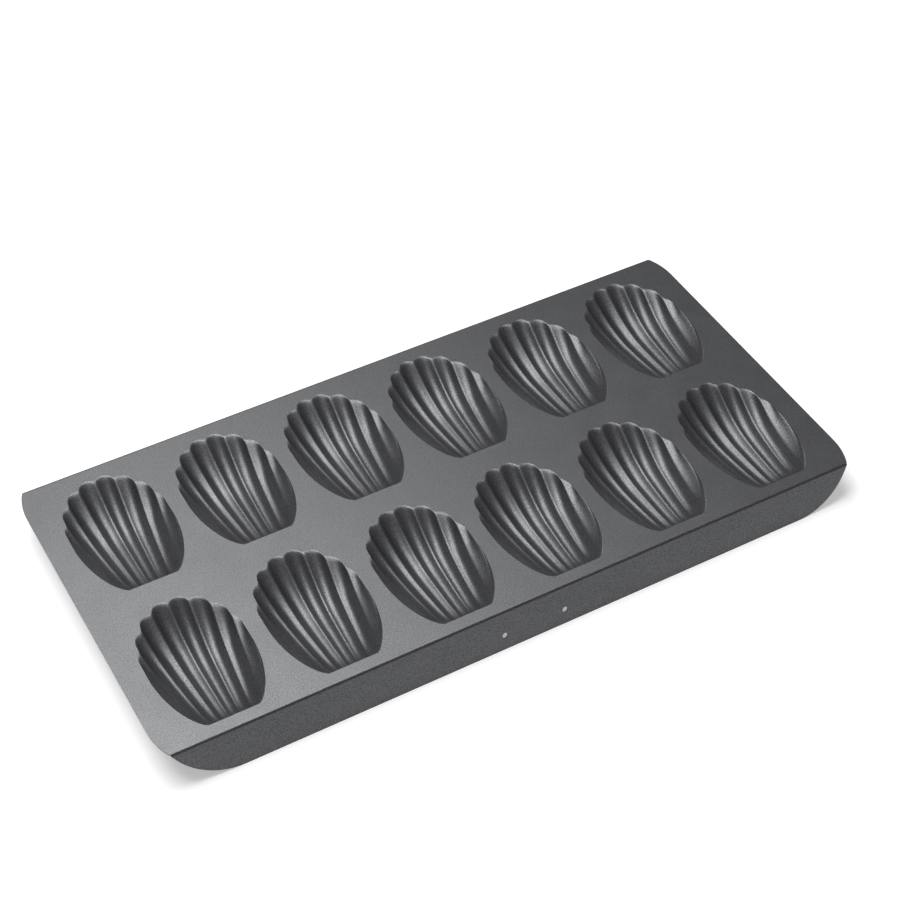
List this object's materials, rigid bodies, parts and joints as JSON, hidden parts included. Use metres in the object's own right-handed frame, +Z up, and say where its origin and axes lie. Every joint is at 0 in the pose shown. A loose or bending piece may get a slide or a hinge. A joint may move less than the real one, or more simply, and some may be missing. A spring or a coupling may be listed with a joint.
{
  "type": "madeleine pan",
  "caption": "Coated steel baking tray with two rows of fluted shell-shaped cups and down-turned long flanges.",
  "frame": {"origin": "middle of the pan, on the surface that the flanges stand on", "axes": "+X along the rows of cups, +Y to the rear, towards the fan ends of the cups, +Z up"},
  "size_m": [0.4, 0.209, 0.0195],
  "materials": {
    "deck_coat": "satin dark grey metallic non-stick coat on sheet steel, fine speckle",
    "cup_coat": "satin dark grey metallic non-stick coat on drawn sheet steel",
    "flange_coat": "satin dark grey metallic non-stick coat with a thin darker cut edge"
  },
  "bodies": {
    "root": {"deck": "deck_coat", "front_flange": "flange_coat", "rear_flange": "flange_coat", "front_cup_1": "cup_coat", "front_cup_2": "cup_coat", "front_cup_3": "cup_coat", "front_cup_4": "cup_coat", "front_cup_5": "cup_coat", "front_cup_6": "cup_coat", "rear_cup_1": "cup_coat", "rear_cup_2": "cup_coat", "rear_cup_3": "cup_coat", "rear_cup_4": "cup_coat", "rear_cup_5": "cup_coat", "rear_cup_6": "cup_coat"}
  },
  "joints": []
}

######

Extract all of the data shown above without alteration.

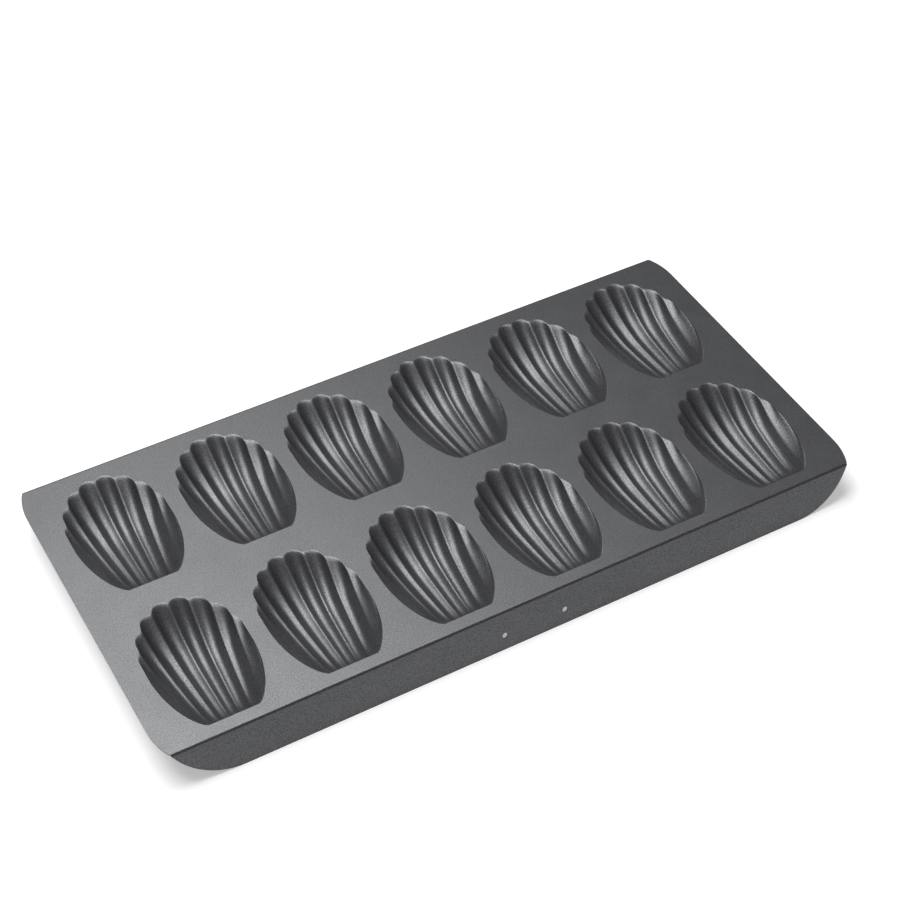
List this object's materials, rigid bodies, parts and joints as JSON, hidden parts included. Use metres in the object's own right-handed frame, +Z up, and say where its origin and axes lie. Every joint is at 0 in the pose shown. A loose or bending piece may get a slide or a hinge. A joint may move less than the real one, or more simply, and some may be missing. A spring or a coupling may be listed with a joint.
{
  "type": "madeleine pan",
  "caption": "Coated steel baking tray with two rows of fluted shell-shaped cups and down-turned long flanges.",
  "frame": {"origin": "middle of the pan, on the surface that the flanges stand on", "axes": "+X along the rows of cups, +Y to the rear, towards the fan ends of the cups, +Z up"},
  "size_m": [0.4, 0.209, 0.0195],
  "materials": {
    "deck_coat": "satin dark grey metallic non-stick coat on sheet steel, fine speckle",
    "cup_coat": "satin dark grey metallic non-stick coat on drawn sheet steel",
    "flange_coat": "satin dark grey metallic non-stick coat with a thin darker cut edge"
  },
  "bodies": {
    "root": {"deck": "deck_coat", "front_flange": "flange_coat", "rear_flange": "flange_coat", "front_cup_1": "cup_coat", "front_cup_2": "cup_coat", "front_cup_3": "cup_coat", "front_cup_4": "cup_coat", "front_cup_5": "cup_coat", "front_cup_6": "cup_coat", "rear_cup_1": "cup_coat", "rear_cup_2": "cup_coat", "rear_cup_3": "cup_coat", "rear_cup_4": "cup_coat", "rear_cup_5": "cup_coat", "rear_cup_6": "cup_coat"}
  },
  "joints": []
}